Editor’s Note: The following article is part of our coverage of the 2015 Boston Underground Film Festival. For more information on the festival visit bostonunderground.org and follow BUFF on Twitter @.
There was a time when any talk of film festivals began and ended with Sundance. It was a time when Kevin Smith was still heavily in debt because of Clerks, Richard Linklater was just starting to contemplate the truths of life, and the thought of retirement wasn’t anywhere near Steven Soderbergh. As Sundance has continued to age, its relevancy becoming somewhat of a point of contention, the number and, more importantly, quality of film festivals has sky rocketed. Major cities boast handfuls of festivals and it’s gotten to the point where to be considered a true metropolis, you better be able to boast at least one week for the cinephile.
Every festival is like a weird little creature, complete with its own personality. Toronto International Film Festival and Telluride Film Festival have effectively become major award indicators and South by Southwest is the cool kids’ festival. While many well-known festivals tout their star power and world premieres, growing in volume are the smaller more intimate genre festivals.
Sure, you’ve heard of Fantastic Fest, and for good reason, but over at the Brattle in Harvard Square, Boston’s little genre festival Boston Underground Film Festival (or BUFF for short) kicks off its seventeenth anniversary on Wednesday. Previous years have seen plenty of SXSW and Fantastic Fest vets like Cheap Thrills, Starry Eyes, The Congress, and Blue Ruin.
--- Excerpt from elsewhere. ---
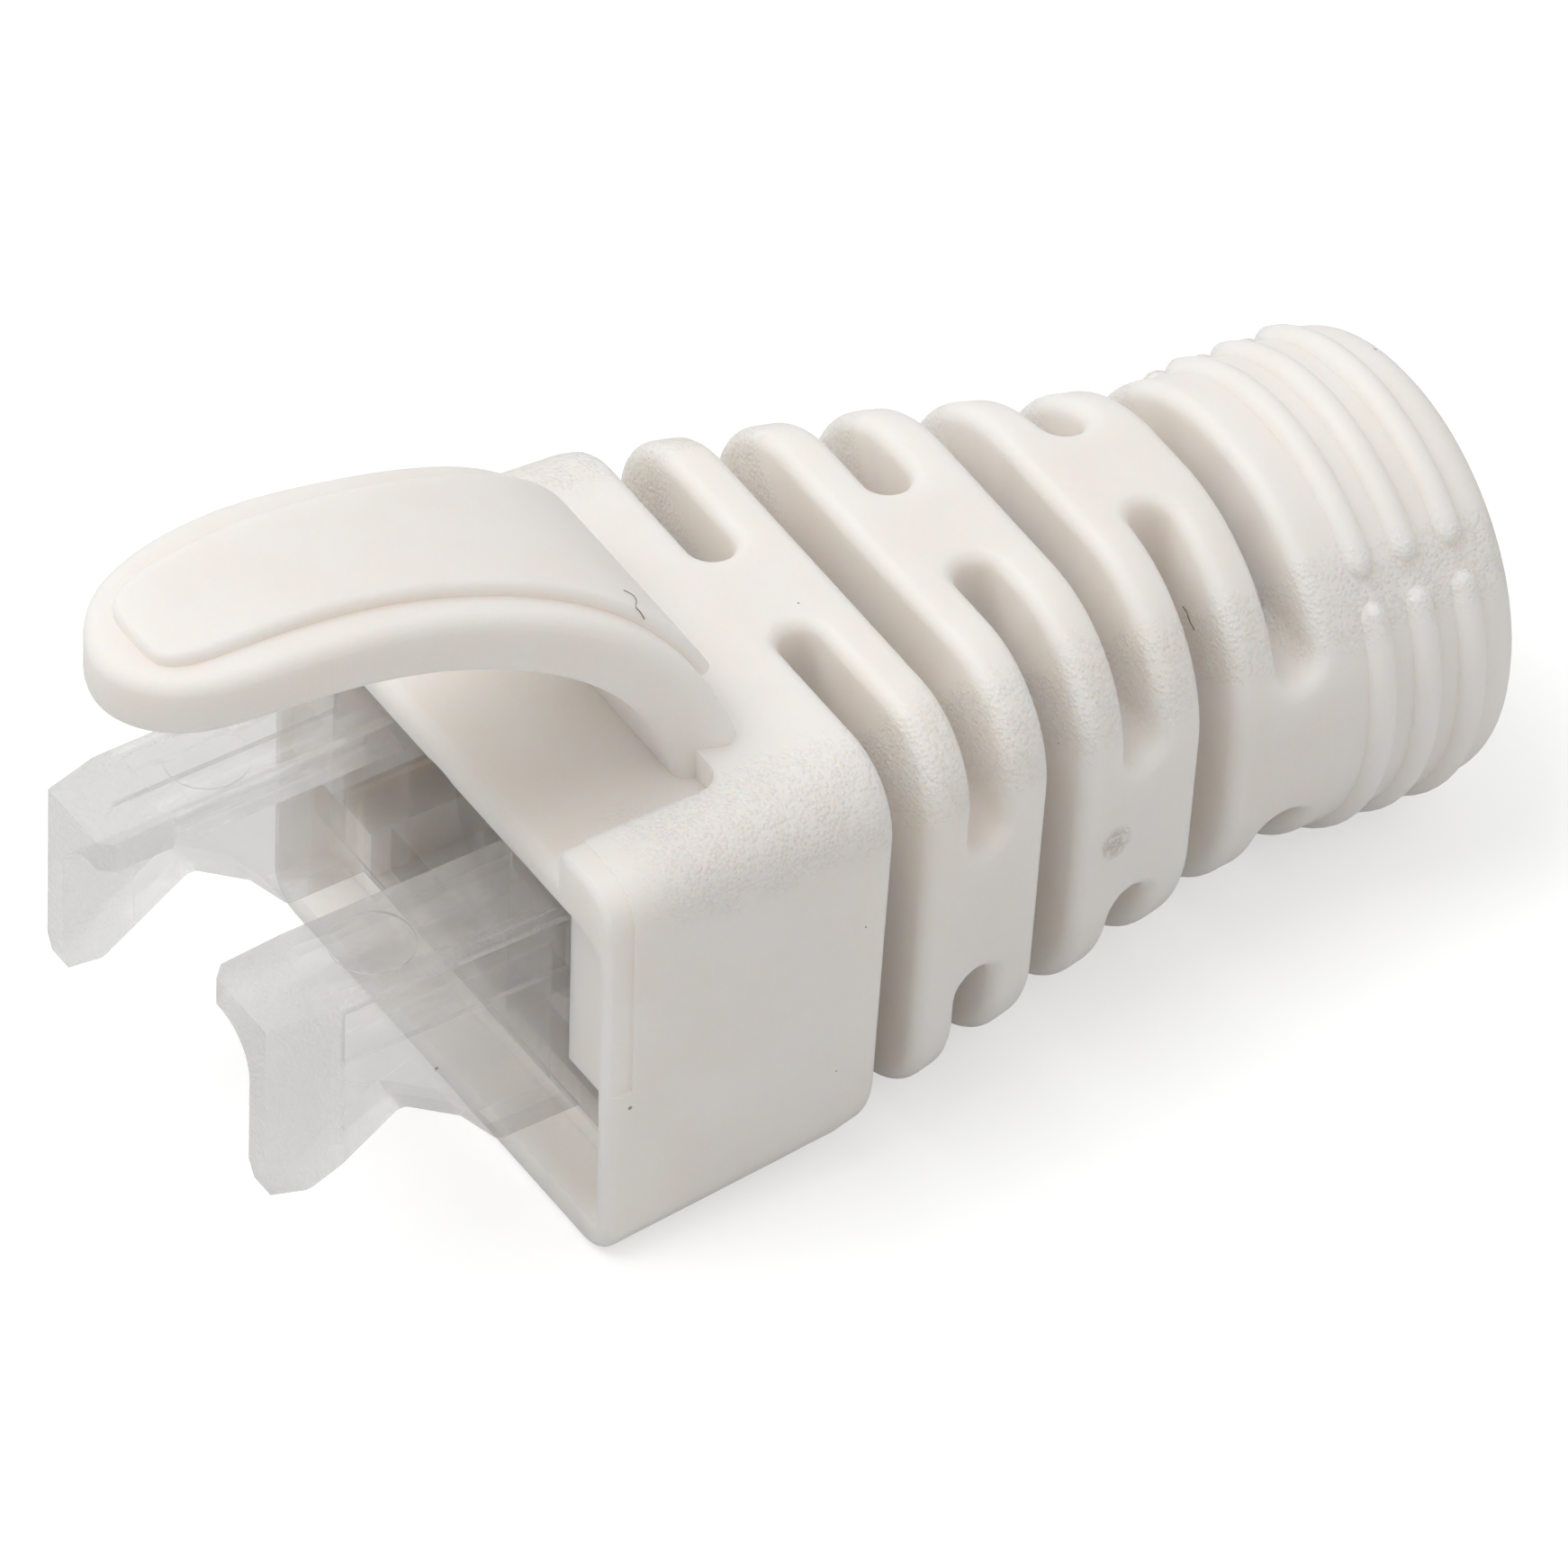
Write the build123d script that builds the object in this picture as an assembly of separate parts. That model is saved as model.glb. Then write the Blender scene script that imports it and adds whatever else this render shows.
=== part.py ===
"""Strain relief boot for an eight-way modular plug, with its clear latch insert.

Frame, in millimetres: X runs from the plug end to the cable end, with x = 0 on the front face
of the housing. Y is across, with y = 0 on the middle plane. Z is up, with z = 0 on the underside
of the housing. The tail is built straight along X from its own origin, and then set on the
housing with its axis drooping slightly.
"""
import os

from build123d import *

# Cable and the opening at the back of the plug that the clear arms fit
CABLE_D = 6.2
CABLE_CLEAR = 0.2
PLUG_OPENING = 9.9             # width inside the rear of the plug
ARM_CLEAR = 0.05               # clearance of each arm in it
BORE_R = CABLE_D / 2 + CABLE_CLEAR
ARM_Y = PLUG_OPENING / 2 - ARM_CLEAR

# Clear insert: two latch arms on a body that sits in the housing
ARM_TIP_X = -7.4
ARM_TOP = 9.05                 # height of their top faces
ARM_FOOT = 2.9                 # height of their undersides
ARM_W = 2.7                    # width of each arm's top
ARM_PLATE = 1.0                # thickness of the outer plates
ARM_FLANGE = 0.95              # thickness of the top flanges
ARM_FILLET = 1.2               # inside fillet between flange and plate
ARM_CORNER = 0.25              # rounding along the top outer edge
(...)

So, for those that love them some sci-fi, horror, action, and the just-plain weird, here are some films worth checking out at BUFF 17.
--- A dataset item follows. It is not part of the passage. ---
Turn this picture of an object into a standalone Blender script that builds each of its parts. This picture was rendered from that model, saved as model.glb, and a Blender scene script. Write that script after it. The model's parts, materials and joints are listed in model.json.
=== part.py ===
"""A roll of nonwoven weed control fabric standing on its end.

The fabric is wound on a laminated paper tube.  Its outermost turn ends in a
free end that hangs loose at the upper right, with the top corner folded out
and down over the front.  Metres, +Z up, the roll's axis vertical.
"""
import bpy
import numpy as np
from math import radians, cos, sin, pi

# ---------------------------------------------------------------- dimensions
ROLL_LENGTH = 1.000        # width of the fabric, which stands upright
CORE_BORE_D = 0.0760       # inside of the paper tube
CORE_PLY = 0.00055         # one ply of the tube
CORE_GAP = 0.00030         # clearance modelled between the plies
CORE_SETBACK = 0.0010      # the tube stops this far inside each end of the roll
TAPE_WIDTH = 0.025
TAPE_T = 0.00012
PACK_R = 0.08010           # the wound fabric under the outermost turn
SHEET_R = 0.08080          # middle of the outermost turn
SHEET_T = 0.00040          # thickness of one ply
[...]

Wednesday March 25, 7:30 PM
The programmers went to familiar territory for the opening night film with the latest film from the Astron-6 team. The Editor has Adam Brooks and Matthew Kennedy, who previously delivered Father’s Day, reteaming for the story of a film editor with a wooden hand, having sliced off his fingers in a fit of rage. This ode to the giallo Eurotrash films of the 1970s is sure to pack plenty of gore, nudity, and knowing comedy and with a cast that includes Paz de la Huerta and Udo Kier, something ridiculous and at least entertaining is pretty much a lock. For those that worship at the altar of Argento, this is a movie for you.
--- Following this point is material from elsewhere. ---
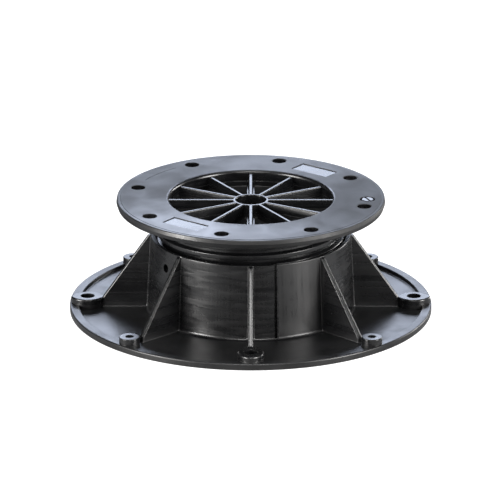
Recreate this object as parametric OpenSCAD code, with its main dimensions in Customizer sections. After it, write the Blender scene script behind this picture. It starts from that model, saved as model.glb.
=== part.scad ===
// Adjustable screw pedestal for a raised floor or a paved deck.
// Two mouldings in black polypropylene: a base with a gusseted socket,
// and a head whose threaded skirt screws up and down inside that socket.
// Origin: centre of the base's underside. +Z is up.

/* [Adjustment] */
// How far the head is screwed up from its lowest seat
raise = 16.5; // [1:0.5:28]
// Rise of the head for one full turn
pitch = 5.5; // [4.5:0.1:7]

/* [Base plate] */
// Diameter of the base
base_d = 204; // [200:1:230]
// Thickness of the base's floor
floor_t = 1.7; // [1.4:0.1:3]
// Height of the raised rim round the base
rim_h = 3.8; // [3.2:0.1:5.5]
// Width of that rim
rim_w = 5.2; // [3:0.2:7]
// Rounding of the rim's outer edge
rim_round = 0.8; // [0.2:0.1:1.2]

/* [Socket] */
// Height of the socket's mouth above the ground
socket_h = 45; // [40:1:55]
// Thickness of the socket's wall at its mouth
socket_wall = 2.8; // [2.2:0.1:3.2]
// How much the socket's wall thickens down to its foot
socket_draft = 2.2; // [0:0.1:3]
// Running gap between the thread's crest and the socket's bore
thread_clear = 0.4; // [0.3:0.05:0.8]
// Chamfer inside the socket's mouth
mouth_chamfer = 1; // [0.2:0.1:1.4]
// Fillet between the socket and the floor
foot_fillet = 1.6; // [0.4:0.1:3]
// Width of the index groove down the socket's outside
groove_w = 1.6; // [0.8:0.1:3]
// Depth of the index groove
groove_depth = 1.1; // [0.4:0.1:1.5]
// Compass angle of the index groove
groove_turn = -75.2; // [-84:0.2:-68]
// Angle taken by the raised land beside the groove
land_angle = 12; // [4:1:20]
// Height of the raised land above the mouth
land_h = 0.5; // [0.2:0.1:0.6]
// Diameter of the hole for the locking screw
lock_hole_d = 4.8; // [3:0.1:6]
// Height of the locking hole above the ground
lock_hole_h = 34.7; // [30:0.1:37]
// Compass angle of the locking hole
lock_hole_turn = 213; // [206:1:220]

/* [Gussets] */
// Thickness of a gusset along its sloping edge
gusset_t = 2.5; // [1.6:0.1:3.5]
// Extra thickness of a gusset at the floor, for draft
gusset_draft = 0.9; // [0:0.1:1.6]
// Flat land on top of a gusset beside the socket
gusset_land = 1.4; // [0.5:0.1:3]
// Drop of the gusset's top below the socket's mouth
gusset_drop = 0.5; // [0.2:0.1:3]
// Radius that the diagonal gussets reach
gusset_reach = 86.5; // [78:0.5:87]
// Height of the short upright end of a diagonal gusset
gusset_toe_h = 4.4; // [3.2:0.1:7]

/* [Pads and bosses] */
// Height of the pads and bosses above the ground
pad_h = 7.5; // [6:0.1:10]
// Length of a pad, along the base's radius
pad_len = 19; // [17:0.5:22]
// Width of a pad
pad_w = 14.8; // [12:0.2:16]
// Rounding of a pad's top edge
pad_round = 1; // [0.2:0.1:1.4]
// Diameter of the hole through a pad
pad_hole_d = 7.3; // [4:0.1:8]
// Pitch circle of the pads' holes
pad_pcd = 184; // [180:0.5:185]
// Diameter of a boss
boss_d = 11.5; // [9:0.1:12]
// Diameter of the hole through a boss
boss_hole_d = 4.3; // [3:0.1:6]
// Pitch circle of the bosses
boss_pcd = 190.4; // [188:0.2:191]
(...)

Thursday March 26, 9:55 PM
If you were recently revisiting Single White Female, and thought to yourself, “well this doesn’t go nearly far enough,” then you’ll be pumped for Excess Flesh. The directorial debut of Patrick Kennelly is a twisted tale of twisted body image taken to the extreme. The film looks to explore more than the typical fear of torture and forced imprisonment, although there will be plenty of that. It also delves into the depressive mindset of an unattainable view of perfectionism, captured in the film’s LA setting.
Friday March 27, 11:59 PM
Let your mom talk in hushed whispers about 50 Shades of Grey, while you venture out for a real look at the world of BDSM. First-time writer-director Cheyenne Ricardo tells the tale of a woman’s exploration into the world of domination and submission. After answering a classified ad for a house domme, the newly named Mistress Remedy, gets an easy start before things start to get more and more interesting. If you’re worried about authenticity, know that Ricardo based the film on her own experience as a pro domme.
We Are Still Here
Saturday March 28, 6:45 PM
While we wait to see if the Poltergeist remake is worth our time, writer-director Ted Geoghegan was busy making his own house horror. The spiritual sibling of horror mainstays like The Amityville Horror and Poltergeist, We Are Still Here follows the Sacchetti family as they move to New England hoping for a new start. Unfortunately, they chose the wrong house. A love letter to the horror of the 70s and 80s, with a cast that boasts the necessary pedigree, We Are Still Here promises to be more than just a series of jump scares.
Sunday March 29, 12:00 PM
The inability to dream, a Tesla coil, an all-female sect of Ra worshippers, and the end of the world are just a few of the pieces that make up Magnetic. Powered by an electro soundtrack, musicians and writer-directors Sophia Cacciola and Michael J. Epstein bring this journey in ambiguity to audiences. Something like a feature length music video, a medium that BUFF celebrates annually in its Sound & Vision presentation (March 28, 5:00 PM), the film promises to leave audiences mesmerized and confused.
20 Years of Madness
Sunday March 29, 4:30 PM
Back in the 90s, a group of high school eccentrics came together to create 30 Minutes of Madness, a Detroit public access marriage of Kids in the Hall and Jackass. After going their separate ways after a botched attempt at living together, each went on to live his own life. Now 20 years later, this documentary follows leader Jerry White Jr. as he tries to “get the band back together” for one last episode. 20 Years of Madness is sure to be a dirty mixture of creative reunion and difficult examination of failure.